▶ **TO BE DONE**
In the data below, locate each line with the word "bodies" and list it.

***** DATA FOR THIS TASK *****

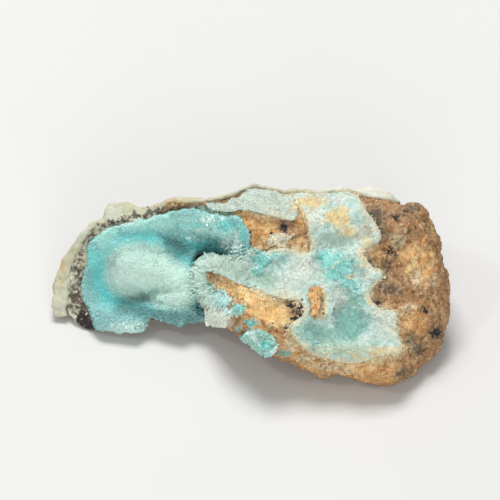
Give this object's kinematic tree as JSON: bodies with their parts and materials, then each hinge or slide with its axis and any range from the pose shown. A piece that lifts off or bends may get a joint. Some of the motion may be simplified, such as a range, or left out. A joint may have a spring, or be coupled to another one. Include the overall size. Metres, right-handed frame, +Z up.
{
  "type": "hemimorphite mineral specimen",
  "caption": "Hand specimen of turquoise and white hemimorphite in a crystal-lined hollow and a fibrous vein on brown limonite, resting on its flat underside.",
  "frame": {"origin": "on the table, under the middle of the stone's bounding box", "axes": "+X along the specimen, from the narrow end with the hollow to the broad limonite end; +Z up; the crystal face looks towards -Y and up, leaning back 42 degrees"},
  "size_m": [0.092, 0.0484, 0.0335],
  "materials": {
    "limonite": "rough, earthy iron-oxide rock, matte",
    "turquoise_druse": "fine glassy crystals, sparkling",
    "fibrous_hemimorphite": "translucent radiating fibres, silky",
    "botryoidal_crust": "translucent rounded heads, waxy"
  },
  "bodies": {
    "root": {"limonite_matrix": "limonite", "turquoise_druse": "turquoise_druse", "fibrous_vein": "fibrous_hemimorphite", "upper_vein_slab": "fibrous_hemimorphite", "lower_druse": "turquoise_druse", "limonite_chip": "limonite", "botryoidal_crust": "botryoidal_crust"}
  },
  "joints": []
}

*****
***** DATA FOR THIS TASK *****

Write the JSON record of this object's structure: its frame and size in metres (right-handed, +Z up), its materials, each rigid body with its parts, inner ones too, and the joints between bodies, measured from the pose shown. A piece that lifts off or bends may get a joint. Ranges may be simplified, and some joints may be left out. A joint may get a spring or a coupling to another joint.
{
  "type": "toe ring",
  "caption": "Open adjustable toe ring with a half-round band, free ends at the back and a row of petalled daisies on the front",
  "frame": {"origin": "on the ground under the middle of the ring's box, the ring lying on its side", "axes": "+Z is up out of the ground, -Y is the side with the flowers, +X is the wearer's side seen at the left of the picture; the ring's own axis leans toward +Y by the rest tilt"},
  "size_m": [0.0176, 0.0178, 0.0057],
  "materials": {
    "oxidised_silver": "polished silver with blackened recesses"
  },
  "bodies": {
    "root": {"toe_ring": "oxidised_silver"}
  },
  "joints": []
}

*****

▶ **WORKED ANSWER**
Give this object's kinematic tree as JSON: bodies with their parts and materials, then each hinge or slide with its axis and any range from the pose shown. A piece that lifts off or bends may get a joint. Some of the motion may be simplified, such as a range, or left out. A joint may have a spring, or be coupled to another one. Include the overall size. Metres, right-handed frame, +Z up.
  "bodies": {
Write the JSON record of this object's structure: its frame and size in metres (right-handed, +Z up), its materials, each rigid body with its parts, inner ones too, and the joints between bodies, measured from the pose shown. A piece that lifts off or bends may get a joint. Ranges may be simplified, and some joints may be left out. A joint may get a spring or a coupling to another joint.
  "bodies": {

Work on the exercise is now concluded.